Samantha Wilson, executive director at A&M’s Career Center, said she recommends students check their social media accounts now to prepare an online presence for potential employers.
“Sit down and look at those accounts — look at Instagram, look at Facebook, look at the other kinds of platforms that you have where you’re putting things out there and really assess that, what kind of image does that present,” Wilson said.
Blake Parrish, director of marketing, communications and public relations for Mays Business School, said students should follow accounts similar to the interests of companies they hope to work. his Parrish said this will help potential employees find companies that match values, voice and tone of one another.

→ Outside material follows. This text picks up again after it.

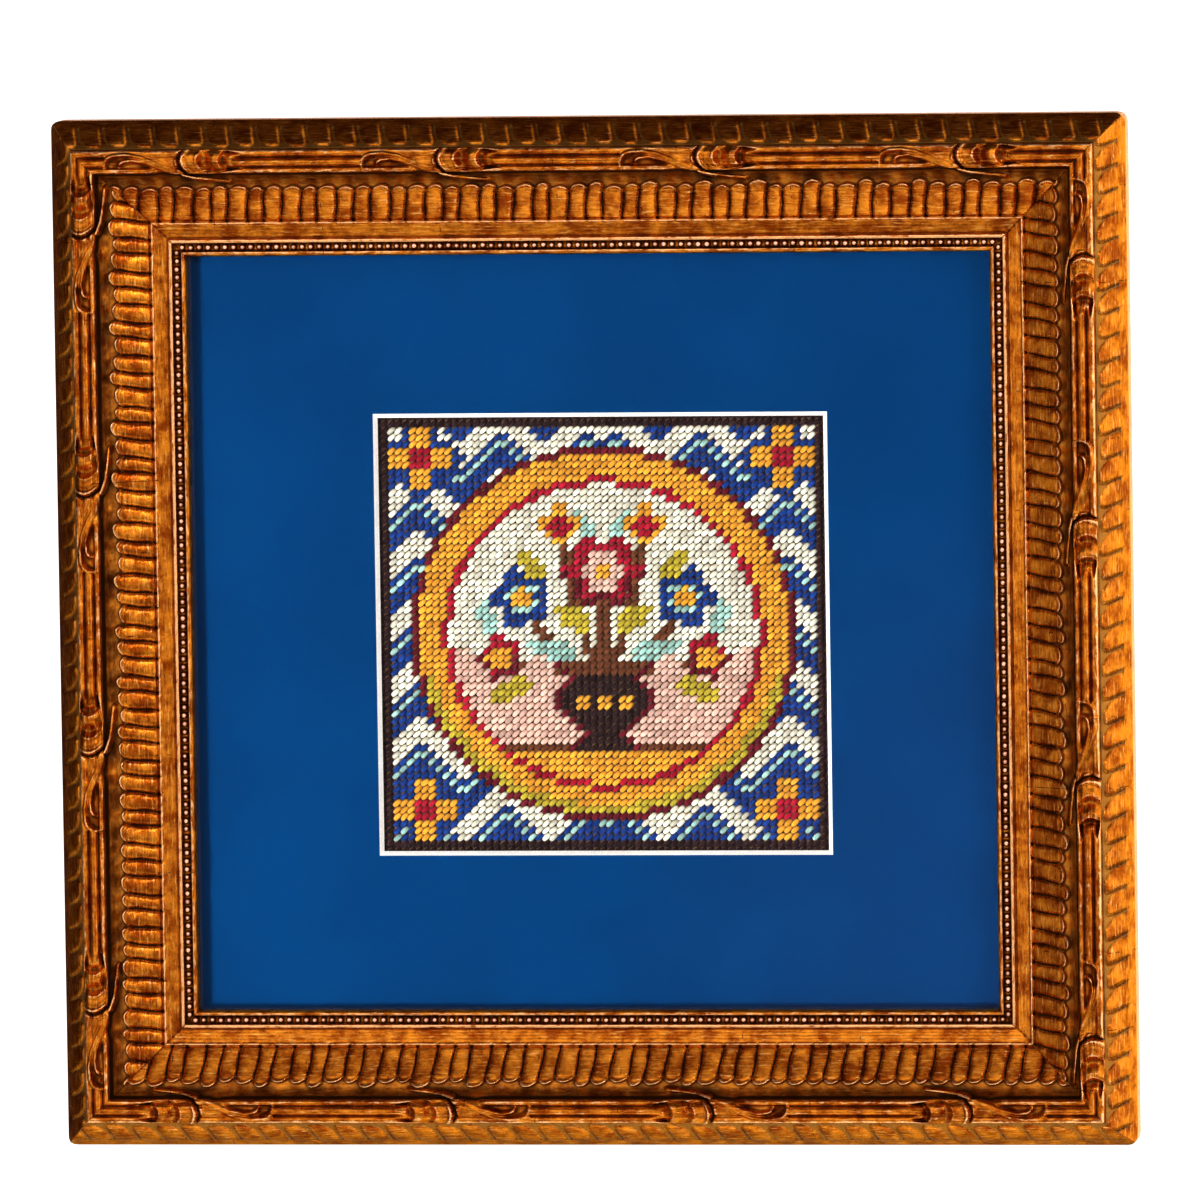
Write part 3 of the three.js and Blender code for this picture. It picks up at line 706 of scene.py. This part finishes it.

“Many companies use social media to reflect their culture,” Parrish said. “A company culture means you could have a mission and value statement that could be posted on the walls, but what are those people all about that are in that company? Do they believe in the mission and do they act that out? … To sum it up, I would call culture what really happens within an organization, not just what is stated but what is done.”
Instructional assistant professor Nancy Parish teaches introduction to social media and said social media can be used to communicate with and learn about companies, find jobs and follow experts in a job seeker’s fields of interest. Parish said there is potential for people in the field to connect with students seeking advice from the experts through social media platforms, such as Twitter or LinkedIn.
“If you’re interested in going into a certain field, find people that are doing it,” Parish said. “Then follow them. See what they’re posting, interact with them. I wish I had this when I was young because I would have loved to interact with people in the PR industry.”
The Student Employment Office will be hosting an Online Persona workshop on Jan. 29 from 3 to 4 p.m. at the Pavilion 236.